Tuesday, September 8, 2009
This is a blog about a recovering commercial fisherman writing about commercial fishing. Well, my experiences about fishing. Ok, a memoir about fishing. Except I hate the word memoir. Don’t ask me why. Ok, you can ask me but I can’t really answer that. I guess there are just some words that some people like. I once met a guy who hated the word Petri dish. Petri dish. That didn’t mean he didn’t like biology or anything, just that word. And I mean he really hated it. I sent him a made up joke one using it in the punch line (sorry, it was like 15 years ago and I no longer remember the joke) and he said he was so pissed he got up and punched the guy who was next to him. So, OK, I don’t hate the word memoir as much as this guy hated the word Petri dish, but it does grate me. I guess we have the French to thank for that. This blog will take you along my journey of writing my first book (unless you count the book I had to write in 7th grade, it was something about a banana with super powers who helped people, Banananman, but that doesn’t really count). So far, it’s called FISH TALES: something something (I’m not sure what yet). Again, puny. I know, what can I say, I’m a puny gal.
So, I’m not really sure how to write a book. Or get it published and actually have people read it. I mean, I have some ideas, but this is all a new experience for me. We’ll see how it goes. So far I have about 100 pages or so. But, well, I have 100 pages written in Word, size 12 font Calibri. I’m not sure how many pages that would add up to in a book. It’s a series of short stories from my days of living the dream on the high seas. It all started this spring (the writing, not the fishing). I was finishing up grad school and writing my professional project (aka thesis). I had done tons and tons of research and writing the previous fall. Then a few months before my project was due, I changed my topic. It must be the Aquarius in me. We can stop on a dime mid stride, change course, and never look back.
It started when my professor told me to follow my passion. This is great advice, but easier said than done. Follow my passion. Great. Ok. What are my passions? It’s a good question to ask yourself. What gives you energy, opposed to what takes energy? Well, I like writing. I like writing about traveling and fishing. (I should probably take the time to clarify one term I’m using: fishing. When I say fishing I mean commercial fishing, not sport fishing.
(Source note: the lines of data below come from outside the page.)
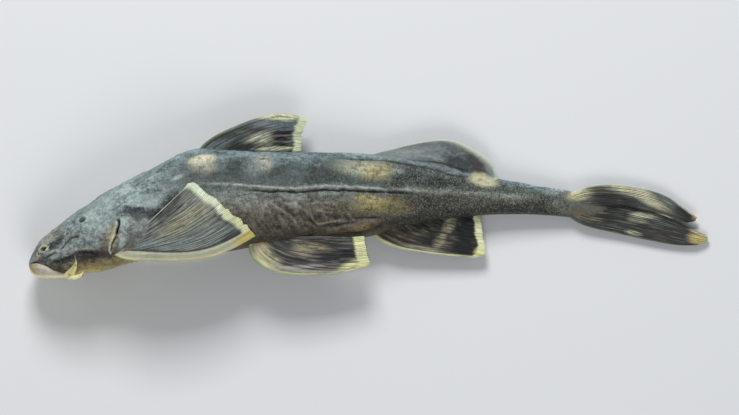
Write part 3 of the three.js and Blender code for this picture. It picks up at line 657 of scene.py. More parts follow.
# Blotches in the order in which they are laid: middle, half length, half depth, turn, colour,
# strength and raggedness. Those on the root of the tail are laid on both lobes of its fin too.
TAIL_ROOT = [
    ((152.0, 21.6), 4.4, 4.6, 0, (94, 97, 92), 0.85, 1.2),
    ((156.4, 20.8), 5.2, 3.6, 0, (94, 94, 83), 0.85, 1.2),
    ((154.6, 23.9), 3.6, 1.5, 8, (198, 192, 152), 0.9, 1.2),
    ((160.6, 25.4), 2.8, 0.9, 4, (98, 98, 74), 0.85, 1.2),
    ((156.4, 17.6), 4.6, 1.0, -14, (112, 98, 76), 0.7, 1.6),
]
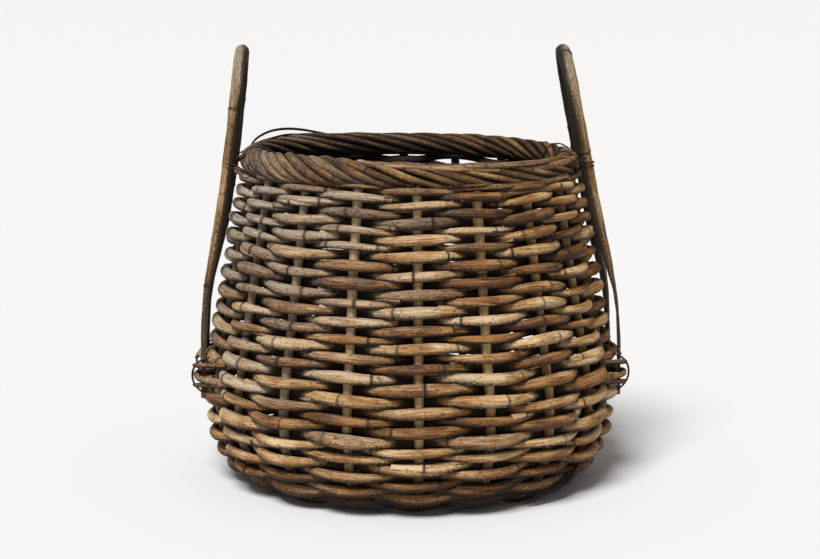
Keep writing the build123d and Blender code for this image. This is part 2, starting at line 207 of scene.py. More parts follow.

I don’t sport fish. Not that there is anything wrong with it. Its just that catching fish one at a time doesn’t really do it for me. However, writing commercial fishing each time is a drag. Thinking commercial fishing is a drag. Hence, “fishing”. “Great” she said. “Traveling and commercial fishing”. (That time, it was my professor speaking, not me). “Write about commercial fishing. Everybody has travelled. I’ve travelled, we’ve all travelled, but we all haven’t commercial fished. How many woman can say they commercial fished?” Well, I’m not sure so I can’t really answer that. Besides, I think it was a rhetorical question anyway.
So, I did. That’s how I started writing about my experiences fishing. I wrote about my first time out and not knowing what in the hell I had just gotten myself into. I wrote about some of the beautiful sights I saw, the food I ate, the places I fished, the people I met, the times I though I was going to die, and the struggles I went through. I turned in my project and got an A. And, I had so much fun writing it. It actually did give me energy. I can’t really explain it, but I was happier then than I had been in a really, really long time, if ever. I still am. I like riding the happy wave. I would encourage you all to find your own passions and hop on the happy wave.